Uyuşturucu bağımlılığı sorununun üstesinden gelinmesi için toplumun her katmanıyla iş birliği yaparak çalışma içerisine girilmesi gerektiğine işaret eden Çelik, uyuşturucunun örgütlerin gelir kaynağı olduğunu söyledi.
"Ahlak ve maneviyat hamleleri projelerini hayata geçirmemiz lazım"

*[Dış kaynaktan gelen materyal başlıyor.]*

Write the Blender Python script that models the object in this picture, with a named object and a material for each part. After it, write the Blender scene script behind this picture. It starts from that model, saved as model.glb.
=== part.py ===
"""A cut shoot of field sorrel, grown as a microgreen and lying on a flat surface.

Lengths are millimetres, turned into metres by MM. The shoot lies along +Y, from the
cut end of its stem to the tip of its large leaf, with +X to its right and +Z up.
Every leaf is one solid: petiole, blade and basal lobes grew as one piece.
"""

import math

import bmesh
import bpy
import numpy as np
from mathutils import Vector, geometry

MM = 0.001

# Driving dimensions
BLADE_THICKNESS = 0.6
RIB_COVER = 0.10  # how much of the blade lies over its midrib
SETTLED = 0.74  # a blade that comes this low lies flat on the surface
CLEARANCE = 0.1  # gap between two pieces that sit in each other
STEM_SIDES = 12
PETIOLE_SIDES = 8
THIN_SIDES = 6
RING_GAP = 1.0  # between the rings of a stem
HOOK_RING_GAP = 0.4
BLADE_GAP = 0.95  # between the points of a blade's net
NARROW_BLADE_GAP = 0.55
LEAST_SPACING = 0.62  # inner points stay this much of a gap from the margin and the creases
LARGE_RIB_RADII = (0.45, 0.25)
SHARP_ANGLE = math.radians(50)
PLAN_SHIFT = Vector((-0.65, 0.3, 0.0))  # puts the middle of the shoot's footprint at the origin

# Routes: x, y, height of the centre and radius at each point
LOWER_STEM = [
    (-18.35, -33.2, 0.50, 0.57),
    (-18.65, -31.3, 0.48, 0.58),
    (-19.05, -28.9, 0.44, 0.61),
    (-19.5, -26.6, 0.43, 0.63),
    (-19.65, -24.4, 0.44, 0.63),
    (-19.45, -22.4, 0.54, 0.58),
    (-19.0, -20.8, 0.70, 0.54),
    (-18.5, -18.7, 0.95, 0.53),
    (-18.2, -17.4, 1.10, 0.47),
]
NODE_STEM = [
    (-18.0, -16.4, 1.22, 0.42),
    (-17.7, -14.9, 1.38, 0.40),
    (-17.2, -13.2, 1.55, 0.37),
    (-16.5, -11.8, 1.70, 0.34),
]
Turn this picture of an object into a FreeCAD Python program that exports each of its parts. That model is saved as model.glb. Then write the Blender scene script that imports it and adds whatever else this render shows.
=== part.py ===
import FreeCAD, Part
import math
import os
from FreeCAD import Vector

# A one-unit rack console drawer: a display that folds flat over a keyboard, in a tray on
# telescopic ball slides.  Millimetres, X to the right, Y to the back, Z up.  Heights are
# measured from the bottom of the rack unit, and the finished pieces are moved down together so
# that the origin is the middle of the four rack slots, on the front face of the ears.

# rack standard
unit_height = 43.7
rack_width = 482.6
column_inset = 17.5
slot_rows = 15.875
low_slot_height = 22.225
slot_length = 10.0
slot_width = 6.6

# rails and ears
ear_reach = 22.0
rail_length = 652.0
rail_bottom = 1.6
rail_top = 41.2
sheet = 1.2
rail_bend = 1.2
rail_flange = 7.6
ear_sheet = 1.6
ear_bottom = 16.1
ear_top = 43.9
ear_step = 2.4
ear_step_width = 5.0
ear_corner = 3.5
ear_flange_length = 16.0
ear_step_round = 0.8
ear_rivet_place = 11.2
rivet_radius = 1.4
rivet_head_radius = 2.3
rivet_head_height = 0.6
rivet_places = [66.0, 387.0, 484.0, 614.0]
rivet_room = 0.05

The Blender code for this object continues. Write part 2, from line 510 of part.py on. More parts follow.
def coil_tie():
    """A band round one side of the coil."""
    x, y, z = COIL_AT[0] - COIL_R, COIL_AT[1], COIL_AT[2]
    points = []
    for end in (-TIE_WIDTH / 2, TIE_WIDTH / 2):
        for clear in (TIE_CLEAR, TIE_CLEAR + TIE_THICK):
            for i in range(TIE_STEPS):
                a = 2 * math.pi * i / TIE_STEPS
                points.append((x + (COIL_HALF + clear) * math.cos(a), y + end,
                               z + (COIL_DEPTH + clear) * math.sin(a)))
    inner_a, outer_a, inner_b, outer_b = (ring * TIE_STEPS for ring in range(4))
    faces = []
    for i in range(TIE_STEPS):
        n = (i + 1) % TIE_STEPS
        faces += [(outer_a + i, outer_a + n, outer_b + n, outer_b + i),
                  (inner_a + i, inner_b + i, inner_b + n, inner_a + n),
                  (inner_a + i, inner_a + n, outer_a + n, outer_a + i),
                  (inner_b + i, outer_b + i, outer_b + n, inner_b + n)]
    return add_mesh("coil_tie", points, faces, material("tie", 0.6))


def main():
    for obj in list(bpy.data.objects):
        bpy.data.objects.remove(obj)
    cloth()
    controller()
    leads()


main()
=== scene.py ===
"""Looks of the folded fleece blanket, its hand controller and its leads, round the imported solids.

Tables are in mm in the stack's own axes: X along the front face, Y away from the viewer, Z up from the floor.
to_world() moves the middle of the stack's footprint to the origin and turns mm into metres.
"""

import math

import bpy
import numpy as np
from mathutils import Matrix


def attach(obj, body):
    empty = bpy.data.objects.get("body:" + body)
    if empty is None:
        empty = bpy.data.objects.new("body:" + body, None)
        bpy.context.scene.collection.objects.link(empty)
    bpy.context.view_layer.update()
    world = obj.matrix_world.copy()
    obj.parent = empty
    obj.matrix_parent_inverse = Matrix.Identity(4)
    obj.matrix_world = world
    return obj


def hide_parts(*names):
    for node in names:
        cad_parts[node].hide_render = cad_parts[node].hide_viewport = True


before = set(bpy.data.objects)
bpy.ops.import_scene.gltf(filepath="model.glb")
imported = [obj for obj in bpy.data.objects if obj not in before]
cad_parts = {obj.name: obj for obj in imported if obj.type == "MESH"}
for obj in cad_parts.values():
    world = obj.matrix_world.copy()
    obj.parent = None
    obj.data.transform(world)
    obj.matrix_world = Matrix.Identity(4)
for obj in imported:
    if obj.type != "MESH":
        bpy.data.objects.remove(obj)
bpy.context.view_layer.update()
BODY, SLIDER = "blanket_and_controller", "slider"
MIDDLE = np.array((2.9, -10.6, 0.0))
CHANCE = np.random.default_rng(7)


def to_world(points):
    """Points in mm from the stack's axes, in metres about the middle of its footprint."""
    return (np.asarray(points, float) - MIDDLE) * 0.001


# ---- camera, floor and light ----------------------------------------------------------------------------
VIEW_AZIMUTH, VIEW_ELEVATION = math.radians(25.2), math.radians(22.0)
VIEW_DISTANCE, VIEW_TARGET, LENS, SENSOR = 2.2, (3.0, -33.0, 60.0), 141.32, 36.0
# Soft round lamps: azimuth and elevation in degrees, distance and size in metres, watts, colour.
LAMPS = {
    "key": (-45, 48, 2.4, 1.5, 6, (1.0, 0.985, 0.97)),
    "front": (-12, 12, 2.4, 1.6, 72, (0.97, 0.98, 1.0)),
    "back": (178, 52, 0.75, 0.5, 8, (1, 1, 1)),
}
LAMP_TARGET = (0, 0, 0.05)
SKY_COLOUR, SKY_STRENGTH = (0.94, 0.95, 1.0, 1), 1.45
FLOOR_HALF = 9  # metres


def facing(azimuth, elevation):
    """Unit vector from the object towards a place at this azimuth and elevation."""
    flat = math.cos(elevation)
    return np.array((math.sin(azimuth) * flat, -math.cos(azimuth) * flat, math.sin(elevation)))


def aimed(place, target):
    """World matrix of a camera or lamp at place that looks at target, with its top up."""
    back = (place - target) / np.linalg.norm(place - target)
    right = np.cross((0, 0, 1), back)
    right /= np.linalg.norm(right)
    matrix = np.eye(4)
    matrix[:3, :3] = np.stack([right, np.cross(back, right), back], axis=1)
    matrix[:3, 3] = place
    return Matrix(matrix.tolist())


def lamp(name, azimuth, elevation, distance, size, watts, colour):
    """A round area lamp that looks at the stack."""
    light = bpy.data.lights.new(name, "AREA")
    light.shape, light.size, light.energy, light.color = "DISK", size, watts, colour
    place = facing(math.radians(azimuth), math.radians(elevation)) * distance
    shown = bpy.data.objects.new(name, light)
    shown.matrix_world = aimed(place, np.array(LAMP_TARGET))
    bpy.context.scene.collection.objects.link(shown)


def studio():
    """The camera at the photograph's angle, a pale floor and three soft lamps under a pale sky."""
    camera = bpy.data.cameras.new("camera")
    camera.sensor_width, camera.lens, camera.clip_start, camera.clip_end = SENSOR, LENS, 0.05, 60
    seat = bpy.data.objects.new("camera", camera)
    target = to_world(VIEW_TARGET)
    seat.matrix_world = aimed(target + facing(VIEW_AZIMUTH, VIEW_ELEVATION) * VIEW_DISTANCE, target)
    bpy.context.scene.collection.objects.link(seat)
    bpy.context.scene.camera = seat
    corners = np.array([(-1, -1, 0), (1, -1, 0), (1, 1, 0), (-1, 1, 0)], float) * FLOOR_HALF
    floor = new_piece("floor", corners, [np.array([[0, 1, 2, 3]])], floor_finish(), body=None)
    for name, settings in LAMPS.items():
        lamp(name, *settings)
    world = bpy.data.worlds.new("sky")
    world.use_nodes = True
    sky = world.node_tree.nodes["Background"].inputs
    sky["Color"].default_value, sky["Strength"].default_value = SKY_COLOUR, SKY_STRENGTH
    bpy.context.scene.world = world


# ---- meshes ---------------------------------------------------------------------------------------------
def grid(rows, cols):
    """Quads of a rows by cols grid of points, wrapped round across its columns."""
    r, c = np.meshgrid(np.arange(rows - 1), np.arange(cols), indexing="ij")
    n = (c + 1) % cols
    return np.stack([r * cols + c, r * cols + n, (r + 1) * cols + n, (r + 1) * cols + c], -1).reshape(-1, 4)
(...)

"Sahabeler nasıl insanlığa hayat gösterdilerse bizim de bu şekilde topluma yön göstermemiz lazım." diyen Çelik, "Bu sorunun üstesinden gelmemiz için de çok boyutlu, toplumun her katmanıyla iş birliği yaparak çalışmamız gerekiyor. Ben yıllarca aynı şeyi söyledim. Güç birliği, el birliği olmadığı müddetçe örgütler ortaya çıkıyor. Ülkemizin sınırlarına yerleşiyorlar. Ülkemizi ele geçiriyorlar. Bu maddeler de örgütlerin gelir kaynağıdır. Sen bir taraftan bu örgütü yok etmeye çalışırken, bir taraftan da bu örgütlerin gelir kaynağı tür uyuşturucu maddelerdir. Onun için de çok düzenli çalışmamız lazım. Bu sorun ülkemizden kalktı diyemeyiz. Ama biz ne yapıyoruz? Toplumun her katmanını bilgilendirme hamlelerini yapıyoruz. Biz inanarak, çalışarak, el birliği ve iş birliği ile her türlü yanlışın üstesinden geliriz. Burada da çok çok önemli olan şey, imani hamleler, ahlak ve maneviyat hamleleri projelerini hayata geçirmemiz lazım. Bu da toplumumuz için önemlidir. Çünkü biraz parçalanmış, gayri ahlaki davranışlara girmiş gençlerimiz, Avrupa'nın ahlakını rol aldığı için bu tür davranışlara girdi. Bunun için kendimize gelmemiz lazım. Özümüze, kültürümüze ve medeniyetimize dönmemiz lazım. Sahabeler nasıl insanlığa hayat gösterdilerse bizim de bu şekilde topluma yön göstermemiz lazım." şeklinde belirtti.